EXERCISE GOAL> Select every line holding the word "that" and copy it.

══ PROVIDED ENTRIES

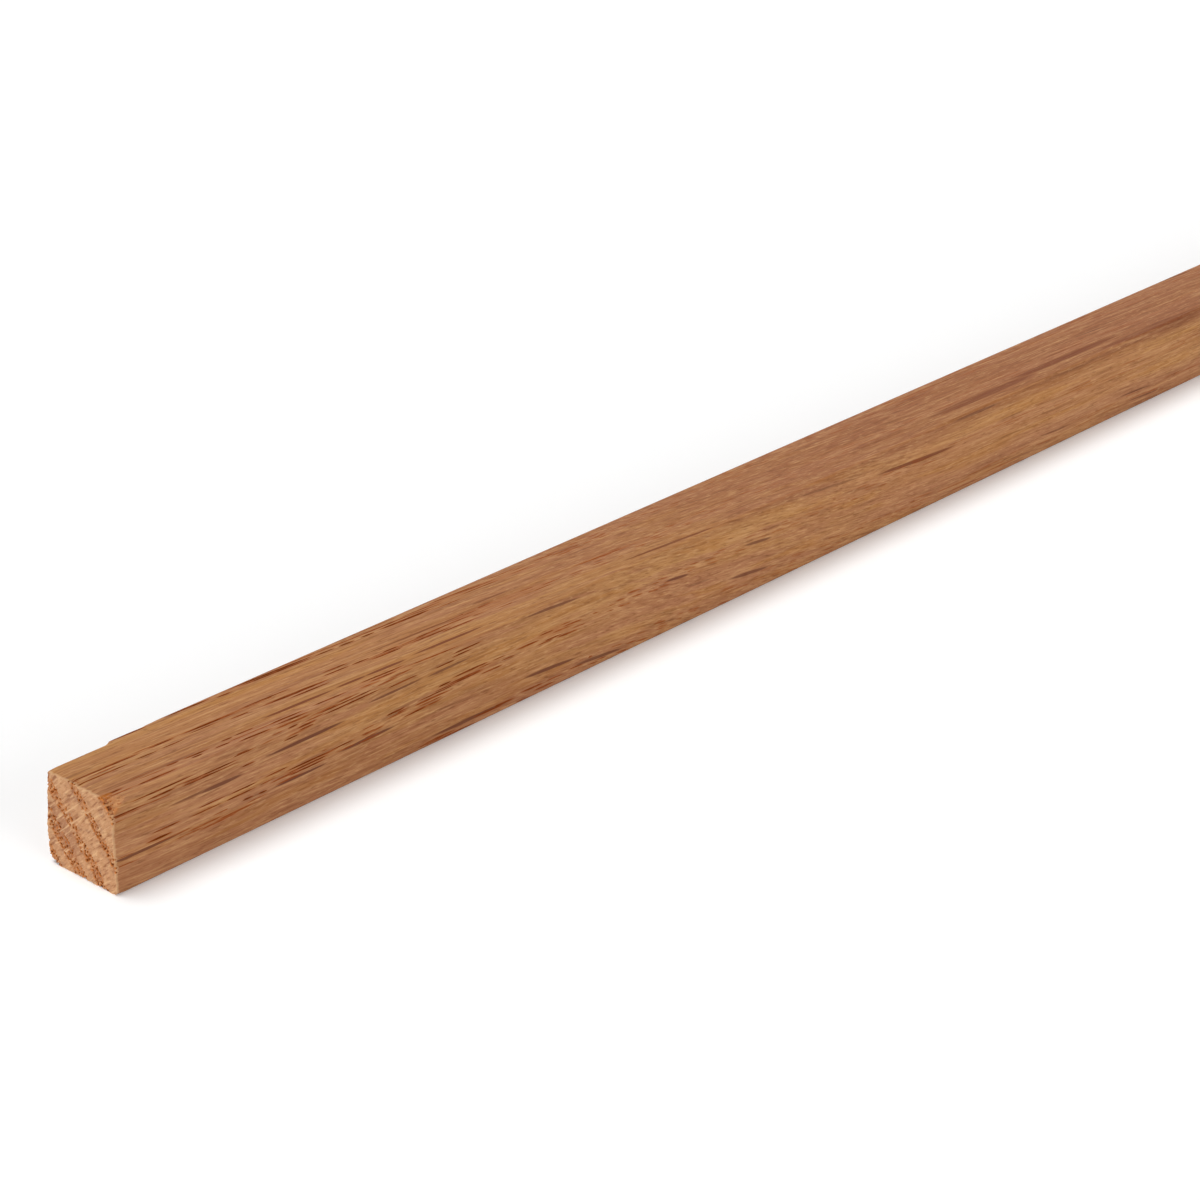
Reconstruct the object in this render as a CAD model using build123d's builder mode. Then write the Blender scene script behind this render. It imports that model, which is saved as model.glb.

════
══ PROVIDED ENTRIES

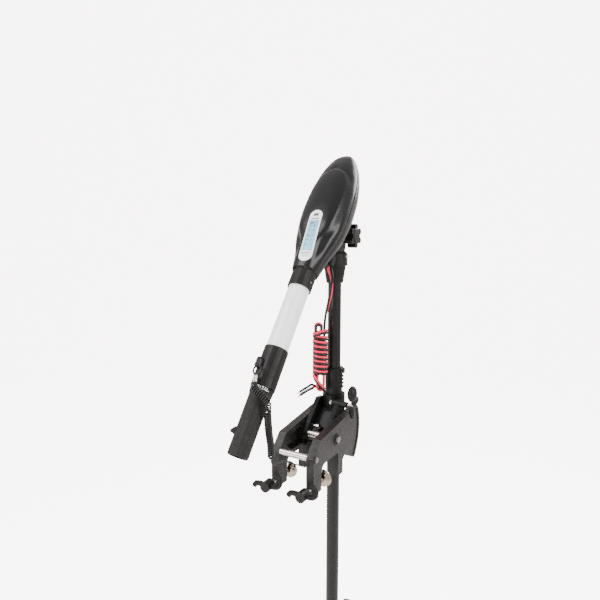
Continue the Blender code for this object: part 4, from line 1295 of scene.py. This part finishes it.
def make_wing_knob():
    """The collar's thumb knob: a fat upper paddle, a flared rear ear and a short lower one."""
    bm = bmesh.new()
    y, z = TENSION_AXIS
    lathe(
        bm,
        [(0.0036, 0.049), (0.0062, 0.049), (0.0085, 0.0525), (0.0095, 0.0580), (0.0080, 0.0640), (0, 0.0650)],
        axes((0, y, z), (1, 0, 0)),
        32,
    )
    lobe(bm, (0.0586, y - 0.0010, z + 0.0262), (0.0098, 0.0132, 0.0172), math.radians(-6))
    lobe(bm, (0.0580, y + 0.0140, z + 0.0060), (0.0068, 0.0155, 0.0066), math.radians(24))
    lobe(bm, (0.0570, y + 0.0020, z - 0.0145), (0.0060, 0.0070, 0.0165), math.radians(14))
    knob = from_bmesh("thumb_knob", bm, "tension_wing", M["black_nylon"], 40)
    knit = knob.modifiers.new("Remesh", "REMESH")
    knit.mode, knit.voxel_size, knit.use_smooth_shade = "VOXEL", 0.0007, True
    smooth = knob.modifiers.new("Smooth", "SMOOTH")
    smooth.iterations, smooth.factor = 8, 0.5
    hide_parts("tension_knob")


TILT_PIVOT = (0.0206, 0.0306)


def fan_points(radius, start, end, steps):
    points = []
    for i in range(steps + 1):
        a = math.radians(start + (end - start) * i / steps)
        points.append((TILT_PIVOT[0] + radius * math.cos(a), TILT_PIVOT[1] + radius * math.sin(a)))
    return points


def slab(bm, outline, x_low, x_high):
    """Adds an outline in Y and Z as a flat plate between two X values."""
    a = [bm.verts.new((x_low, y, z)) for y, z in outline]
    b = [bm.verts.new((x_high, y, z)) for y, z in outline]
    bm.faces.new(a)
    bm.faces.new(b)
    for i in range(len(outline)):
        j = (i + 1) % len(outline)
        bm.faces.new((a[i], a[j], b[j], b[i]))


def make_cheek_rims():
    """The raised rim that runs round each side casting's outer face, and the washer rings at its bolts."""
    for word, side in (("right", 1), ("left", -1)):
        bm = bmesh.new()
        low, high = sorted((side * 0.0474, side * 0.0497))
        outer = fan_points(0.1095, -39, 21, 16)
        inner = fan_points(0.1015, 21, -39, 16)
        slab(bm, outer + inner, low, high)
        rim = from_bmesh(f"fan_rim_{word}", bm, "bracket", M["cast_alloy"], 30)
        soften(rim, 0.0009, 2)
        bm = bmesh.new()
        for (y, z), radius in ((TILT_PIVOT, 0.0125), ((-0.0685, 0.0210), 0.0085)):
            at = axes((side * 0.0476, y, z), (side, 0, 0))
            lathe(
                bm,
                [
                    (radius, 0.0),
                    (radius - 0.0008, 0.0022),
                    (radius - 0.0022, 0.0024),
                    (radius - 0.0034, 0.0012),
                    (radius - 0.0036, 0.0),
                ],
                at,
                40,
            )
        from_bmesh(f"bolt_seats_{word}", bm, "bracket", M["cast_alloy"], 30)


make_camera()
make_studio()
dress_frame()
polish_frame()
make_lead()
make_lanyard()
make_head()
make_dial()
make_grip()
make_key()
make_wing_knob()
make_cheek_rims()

════

OUTPUT FOR THIS EXERCISE>
Reconstruct the object in this render as a CAD model using build123d's builder mode. Then write the Blender scene script behind this render. It imports that model, which is saved as model.glb.
    """The raised rim that runs round each side casting's outer face, and the washer rings at its bolts."""